Entretanto, a oposição impugna os resultados. Seja como for, tudo
leva a crer que, embora o “Sim” e o “Não” estejam separados por pouquíssimos
pontos percentuais, como já sucedeu com o «Brexit» no democrático Reino Unido e
poderá acontecer algo política e culturalmente equivalente na democrática
França dentro de três semanas, a nova Constituição turca concluirá a bem ou a
mal o processo ditatorial em curso.
Este
processo já estava, aliás, claramente delineado pelo golpe ou contra-golpe que
Erdogan e os seus seguidores acabaram por mover, há menos de um ano, contra os
últimos resistentes de uma ordem minimamente pluralista, hoje assassinados,
encarcerados ou expulsos dos empregos às dezenas de milhar. Os
paralelos remotos de Mussolini e Hitler confirmam aliás que os ditadores podem
muito bem começar por ser eleitos… E se, por milagre, o resultado final do
referendo ainda se alterasse, o processo em curso não se deteria perante uma
repressão brutal, seja sobre os militares, juízes e outros funcionários
públicos da oposição, seja sobre os «media» e o professorado, até à implantação
da ditadura com todas as suas características de dominação total.
Isso
afastará de vez a Turquia da Europa, à qual na realidade só pertenceu por
oportunismo de uns e outros, incluindo a NATO, facto este que os Estados
Unidos, sob a actual presidência, terão a maior dificuldade em gerir, assim
como a União Europeia terá o maior embaraço em resolver o chamado «problema dos
refugiados» provenientes de um Médio Oriente virado do avesso, seja lá por
responsabilidade de quem. Os anteriores dirigentes norte-americanos e
britânicos terão, seguramente, muito mais responsabilidades nisso do que os
europeus!
Como
todos os actuais processos de mudança em que temos estado envolvidos nos últimos
tempos à escala internacional, também o processo ditatorial turco fractura o
país rigorosamente a meio, opondo frente a frente a metade mais moderna à mais
conservadora. A clivagem, porém, não passa tanto ou não só pela arcaica
divisão entre a esquerda e a direita dos manuais partidários, como tantas vezes
se crê, mas sim por uma espécie de regressão cultural perante as mudanças e
desigualdades de tipo novo originadas pelo êxito contraditório da globalização
económica e financeira, bem como mediática e tecnológica, nas últimas décadas.
Por
seu turno, estas novas fracturas causadas pela globalização remeteram
concretamente uma grande parte da população em todo o universo globalizado, sem
que as oligarquias políticas reinantes se apercebessem disso, para as
convicções ideológicas mais primárias, ou seja, para a política como religião
pela qual sempre se regeram, aliás, tanto as ditaduras de direita como as de
esquerda.
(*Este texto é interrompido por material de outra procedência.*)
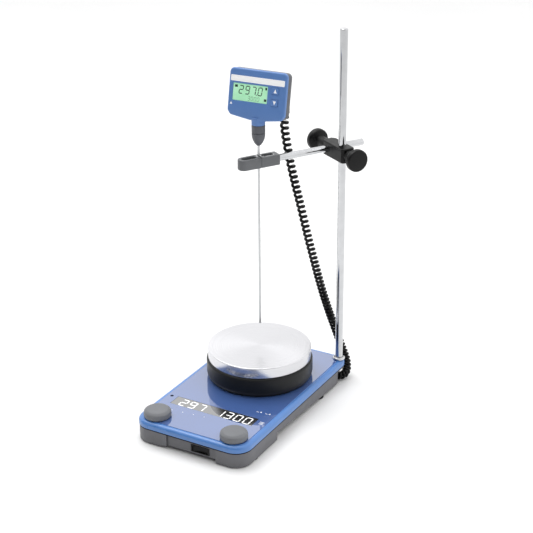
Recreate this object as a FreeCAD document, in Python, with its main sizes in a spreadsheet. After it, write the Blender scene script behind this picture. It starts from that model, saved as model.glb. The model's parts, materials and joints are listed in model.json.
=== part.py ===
"""Hot-plate magnetic stirrer with its stand, boss head, clip and contact thermometer.

Millimetres, +Z up. The origin is the centre of the footprint on the table, and -Y is the front,
where the two knobs and the power switch are. Everything that a size depends on is in the sheet.
"""
import FreeCAD, Part
import Sketcher
import math
import os
import re

from FreeCAD import Placement, Rotation, Vector

doc = FreeCAD.newDocument("stirrer")
sheet = doc.addObject("Spreadsheet::Sheet", "sizes")

SIZES = {
    # base
    "base_width": 160, "base_length": 278, "seam_low": 21, "seam_high": 21.6, "cover_top": 30,
    "panel_top": 30.6, "wall": 2.5, "floor_top": 12, "lobe_bottom": 1.5, "arch_height": 9.5,
    "arch_end": 2.2, "front_arch": 5, "rear_bottom": 2.4, "front_radius": 22, "rear_radius": 12,
    "lip": 0.6, "cover_round": 4.5, "wall_inset": 2.6, "bay_width": 36, "bay_depth": 27,
    "bay_ceiling": 18.5, "foot_radius": 8.8, "foot_x": 70.4, "foot_front": 104, "foot_rear": 69.5,
    "screw_x": 66, "screw_front": 88, "screw_rear": 88,
    # plate and pedestal
    "plate_back": 41, "plate_radius": 67.5, "plate_top": 72, "plate_thick": 14.2, "ring_radius": 69.5,
    "ring_foot": 64, "ring_top": 57.3, "ring_wall": 3, "heater_outer": 48, "heater_inner": 30,
    "standoff_circle": 56,
    # motor and magnets
    "shaft_radius": 3, "bearing_gap": 0.05, "bearing_radius": 8, "bearing_height": 4,
    "can_radius": 24, "can_top": 38.5, "can_bottom": 13, "stator_bore": 12.7, "rotor_radius": 12,
    "magnet_reach": 28, "yoke_low": 40, "yoke_high": 43.5, "magnet_top": 49.8,
    # mains inlet
    "inlet_x": 48, "inlet_half": 15, "inlet_low": 6.4, "inlet_high": 26.6,
    # panel
    "panel_inset": 6.5, "window_width": 119, "window_depth": 19.5, "window_front": 84,
    "knob_x": 55.4, "knob_front": 118, "knob_radius": 17.3, "knob_low": 31.3, "knob_high": 41.3,
    "stem_radius": 3, "press_gap": 0.05, "trim_x": 67.5, "trim_front": 67,
    # power switch
    "switch_x": 18, "switch_z": 11.8, "switch_width": 26, "switch_height": 9.4,
    "rocker_width": 20, "rocker_height": 6.6,
    # stand
    "rod_x": 72.5, "rod_y": 128.3, "rod_radius": 5, "rod_low": 22.5, "rod_high": 482, "bend_gap": 0.05,
    "arm_angle": 58.5, "arm_height": 322.6, "arm_offset": 23.5, "arm_radius": 4.5, "arm_past": 45,
    "arm_into": 92, "head_half": 9.4, "head_thick": 19, "head_front": 15.5, "head_back": 35,
    "boss_radius": 7.4, "boss_front": 9, "boss_rear": 16, "knob_disc": 14.3, "knob_depth": 13,
    # clip and thermometer
    "probe_reach": 107, "probe_radius": 1.5, "probe_low": 100, "clip_half": 6.7, "clip_thick": 16,
    "clip_far": 135.5, "clip_near": 80, "tip_low": 343.2, "gland_low": 360.2, "neck_low": 370.6,
    "neck_high": 381, "gland_radius": 8.5, "case_turn": 3.3, "case_lean": 11.7, "case_pivot": 370,
    "case_shift": 1.3, "case_low": 378, "case_high": 437.2, "case_width": 78, "case_front": 9,
    "case_split": 3.4, "case_back": 7, "case_wall": 2,
    "lcd_width": 47.4, "lcd_height": 21.4, "lcd_left": 33, "lcd_low": 397.4,
    "key_across": 24.6, "key_upper": 414.6, "key_lower": 400.2, "key_half": 4.6,
    # curly cord
    "coil_radius": 5.75, "spout_x": 25, "spout_z": 391, "spout_reach": 8, "spout_radius": 3,
    "plug_x": 50.2, "plug_y": 121, "plug_z": 10.6, "plug_radius": 5.6, "boot_end": 59.3,
}
for row, (alias, number) in enumerate(SIZES.items(), start=1):
    sheet.set(f"A{row}", alias)
    sheet.set(f"B{row}", str(number))
    sheet.setAlias(f"B{row}", alias)
doc.recompute()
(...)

Em contextos como estes, a ideologia acaba sempre por se refugiar num
misto demagógico entre nacionalismo e religião ou qualquer substituto desta que
dão origem, por sua vez, à multiplicidade de «populismos» que hoje brotam de um
dia para o outro.
No
caso preciso da Turquia, só por ironia se pode perguntar, como fazia ainda agora Teresa de Sousa, se alguma
vez, em lugar algum, o islamismo foi compatível com a democracia? Nem
na Turquia nem, infelizmente, em nenhum outro país islâmico, por motivos que
não são, afinal, tão difíceis de entender. Só na nossa área geocultural,
basta pensar no tempo que a democracia levou a implantar-se, em geral
fragilmente, nos países católicos e ortodoxos, por óbvio contraste com os
países protestantes.
Possivelmente,
o que está a suceder hoje é que as sociedades emergentes de décadas de
globalização, incluindo as que consideram estar no «centro» do processo, como
os Estados Unidos e a UE, estão fracturadas por divisões e perspectivas
inéditas para as quais as democracias tradicionais, especialmente as de baixa
intensidade como sempre foi a nossa, não foram concebidas e mostram ter muita
dificuldade em se adaptar. Foi por isso que a liberdade individual adquiriu
um valor único como critério democrático – exactamente aquele que uma pequena
maioria de turcos deitou hoje a perder.